**WHAT THIS TASK INVOLVES:** Nothing may be dropped or altered: reproduce all the data.

>> BEGIN DATA

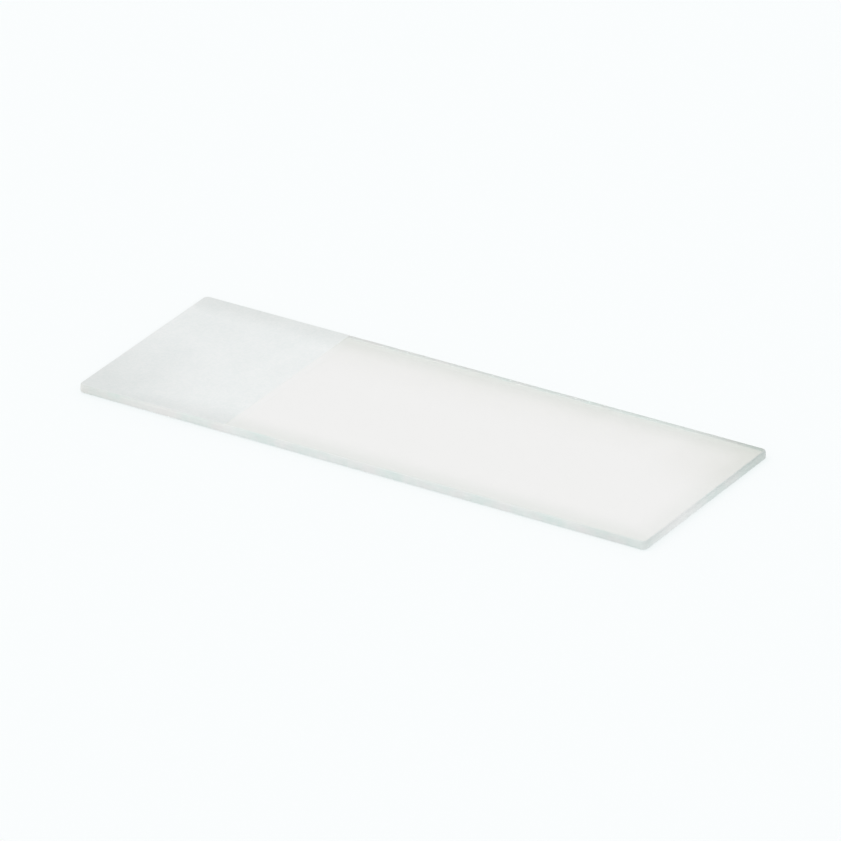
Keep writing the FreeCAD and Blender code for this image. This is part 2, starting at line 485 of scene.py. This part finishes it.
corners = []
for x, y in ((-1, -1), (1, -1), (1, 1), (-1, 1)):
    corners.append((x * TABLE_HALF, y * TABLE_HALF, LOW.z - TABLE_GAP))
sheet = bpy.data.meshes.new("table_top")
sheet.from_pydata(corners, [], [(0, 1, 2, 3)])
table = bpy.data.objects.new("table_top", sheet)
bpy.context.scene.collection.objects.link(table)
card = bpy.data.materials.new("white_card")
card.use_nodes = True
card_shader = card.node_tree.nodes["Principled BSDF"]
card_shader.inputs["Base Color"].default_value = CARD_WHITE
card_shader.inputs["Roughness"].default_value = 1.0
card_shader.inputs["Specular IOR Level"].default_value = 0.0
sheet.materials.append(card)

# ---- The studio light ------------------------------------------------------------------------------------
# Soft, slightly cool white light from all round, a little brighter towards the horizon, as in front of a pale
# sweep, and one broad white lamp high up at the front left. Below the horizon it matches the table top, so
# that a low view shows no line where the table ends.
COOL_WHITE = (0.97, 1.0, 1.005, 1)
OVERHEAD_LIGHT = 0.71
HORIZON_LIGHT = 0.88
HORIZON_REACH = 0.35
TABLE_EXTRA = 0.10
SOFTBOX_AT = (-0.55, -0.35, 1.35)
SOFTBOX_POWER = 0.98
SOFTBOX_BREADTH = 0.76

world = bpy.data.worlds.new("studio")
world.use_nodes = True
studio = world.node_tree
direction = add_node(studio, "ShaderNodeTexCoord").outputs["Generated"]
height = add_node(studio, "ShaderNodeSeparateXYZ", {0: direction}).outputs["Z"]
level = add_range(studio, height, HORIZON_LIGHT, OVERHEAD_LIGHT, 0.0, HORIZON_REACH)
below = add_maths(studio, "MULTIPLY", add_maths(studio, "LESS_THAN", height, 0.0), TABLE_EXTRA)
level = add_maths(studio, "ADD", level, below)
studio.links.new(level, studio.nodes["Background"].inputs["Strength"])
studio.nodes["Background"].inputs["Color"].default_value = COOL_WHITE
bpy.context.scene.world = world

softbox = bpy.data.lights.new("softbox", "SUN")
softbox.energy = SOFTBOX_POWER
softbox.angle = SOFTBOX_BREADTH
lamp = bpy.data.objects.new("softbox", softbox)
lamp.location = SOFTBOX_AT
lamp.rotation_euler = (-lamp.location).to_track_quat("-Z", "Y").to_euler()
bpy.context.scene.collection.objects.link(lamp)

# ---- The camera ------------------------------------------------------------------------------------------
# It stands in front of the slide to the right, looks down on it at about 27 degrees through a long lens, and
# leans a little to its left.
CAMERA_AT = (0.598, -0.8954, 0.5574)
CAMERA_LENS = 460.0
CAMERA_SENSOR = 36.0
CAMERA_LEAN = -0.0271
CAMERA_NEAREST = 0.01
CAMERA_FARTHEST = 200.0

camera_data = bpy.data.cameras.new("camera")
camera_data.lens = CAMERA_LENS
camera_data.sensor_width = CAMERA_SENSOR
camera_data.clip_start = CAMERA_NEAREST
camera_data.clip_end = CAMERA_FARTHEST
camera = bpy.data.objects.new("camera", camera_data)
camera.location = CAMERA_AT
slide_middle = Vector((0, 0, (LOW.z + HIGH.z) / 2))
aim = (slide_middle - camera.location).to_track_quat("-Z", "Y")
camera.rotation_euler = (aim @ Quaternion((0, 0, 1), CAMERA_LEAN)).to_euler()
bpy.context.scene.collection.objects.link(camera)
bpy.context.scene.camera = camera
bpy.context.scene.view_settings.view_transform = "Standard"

>> END DATA

**TASK SOLUTION:**
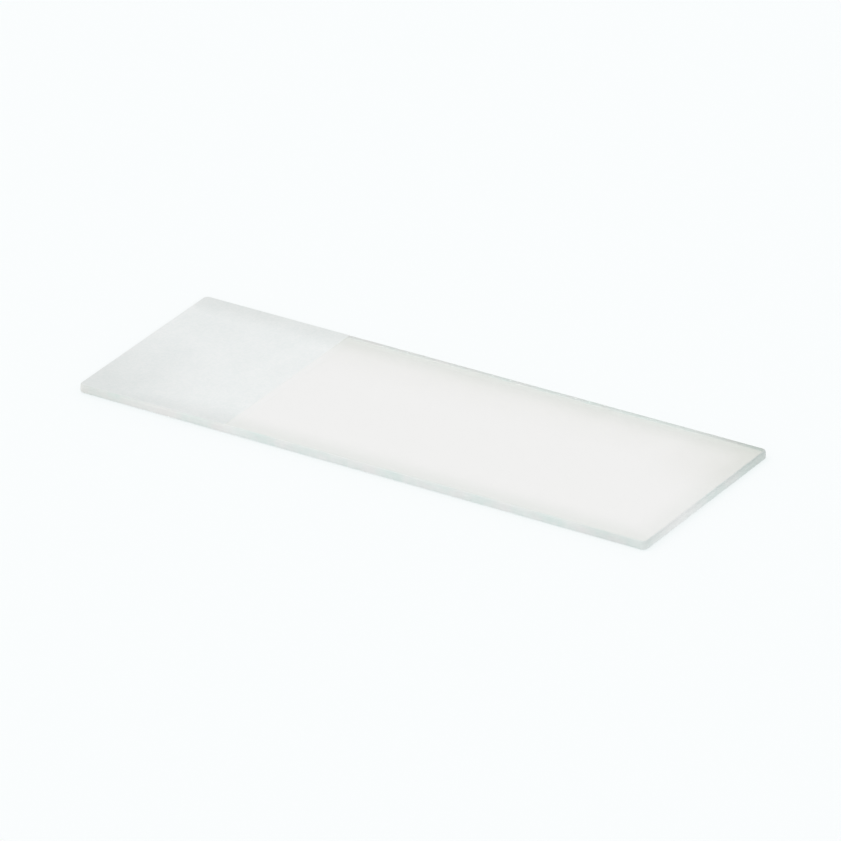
Keep writing the FreeCAD and Blender code for this image. This is part 2, starting at line 485 of scene.py. This part finishes it.
corners = []
for x, y in ((-1, -1), (1, -1), (1, 1), (-1, 1)):
    corners.append((x * TABLE_HALF, y * TABLE_HALF, LOW.z - TABLE_GAP))
sheet = bpy.data.meshes.new("table_top")
sheet.from_pydata(corners, [], [(0, 1, 2, 3)])
table = bpy.data.objects.new("table_top", sheet)
bpy.context.scene.collection.objects.link(table)
card = bpy.data.materials.new("white_card")
card.use_nodes = True
card_shader = card.node_tree.nodes["Principled BSDF"]
card_shader.inputs["Base Color"].default_value = CARD_WHITE
card_shader.inputs["Roughness"].default_value = 1.0
card_shader.inputs["Specular IOR Level"].default_value = 0.0
sheet.materials.append(card)

# ---- The studio light ------------------------------------------------------------------------------------
# Soft, slightly cool white light from all round, a little brighter towards the horizon, as in front of a pale
# sweep, and one broad white lamp high up at the front left. Below the horizon it matches the table top, so
# that a low view shows no line where the table ends.
COOL_WHITE = (0.97, 1.0, 1.005, 1)
OVERHEAD_LIGHT = 0.71
HORIZON_LIGHT = 0.88
HORIZON_REACH = 0.35
TABLE_EXTRA = 0.10
SOFTBOX_AT = (-0.55, -0.35, 1.35)
SOFTBOX_POWER = 0.98
SOFTBOX_BREADTH = 0.76

world = bpy.data.worlds.new("studio")
world.use_nodes = True
studio = world.node_tree
direction = add_node(studio, "ShaderNodeTexCoord").outputs["Generated"]
height = add_node(studio, "ShaderNodeSeparateXYZ", {0: direction}).outputs["Z"]
level = add_range(studio, height, HORIZON_LIGHT, OVERHEAD_LIGHT, 0.0, HORIZON_REACH)
below = add_maths(studio, "MULTIPLY", add_maths(studio, "LESS_THAN", height, 0.0), TABLE_EXTRA)
level = add_maths(studio, "ADD", level, below)
studio.links.new(level, studio.nodes["Background"].inputs["Strength"])
studio.nodes["Background"].inputs["Color"].default_value = COOL_WHITE
bpy.context.scene.world = world

softbox = bpy.data.lights.new("softbox", "SUN")
softbox.energy = SOFTBOX_POWER
softbox.angle = SOFTBOX_BREADTH
lamp = bpy.data.objects.new("softbox", softbox)
lamp.location = SOFTBOX_AT
lamp.rotation_euler = (-lamp.location).to_track_quat("-Z", "Y").to_euler()
bpy.context.scene.collection.objects.link(lamp)

# ---- The camera ------------------------------------------------------------------------------------------
# It stands in front of the slide to the right, looks down on it at about 27 degrees through a long lens, and
# leans a little to its left.
CAMERA_AT = (0.598, -0.8954, 0.5574)
CAMERA_LENS = 460.0
CAMERA_SENSOR = 36.0
CAMERA_LEAN = -0.0271
CAMERA_NEAREST = 0.01
CAMERA_FARTHEST = 200.0

camera_data = bpy.data.cameras.new("camera")
camera_data.lens = CAMERA_LENS
camera_data.sensor_width = CAMERA_SENSOR
camera_data.clip_start = CAMERA_NEAREST
camera_data.clip_end = CAMERA_FARTHEST
camera = bpy.data.objects.new("camera", camera_data)
camera.location = CAMERA_AT
slide_middle = Vector((0, 0, (LOW.z + HIGH.z) / 2))
aim = (slide_middle - camera.location).to_track_quat("-Z", "Y")
camera.rotation_euler = (aim @ Quaternion((0, 0, 1), CAMERA_LEAN)).to_euler()
bpy.context.scene.collection.objects.link(camera)
bpy.context.scene.camera = camera
bpy.context.scene.view_settings.view_transform = "Standard"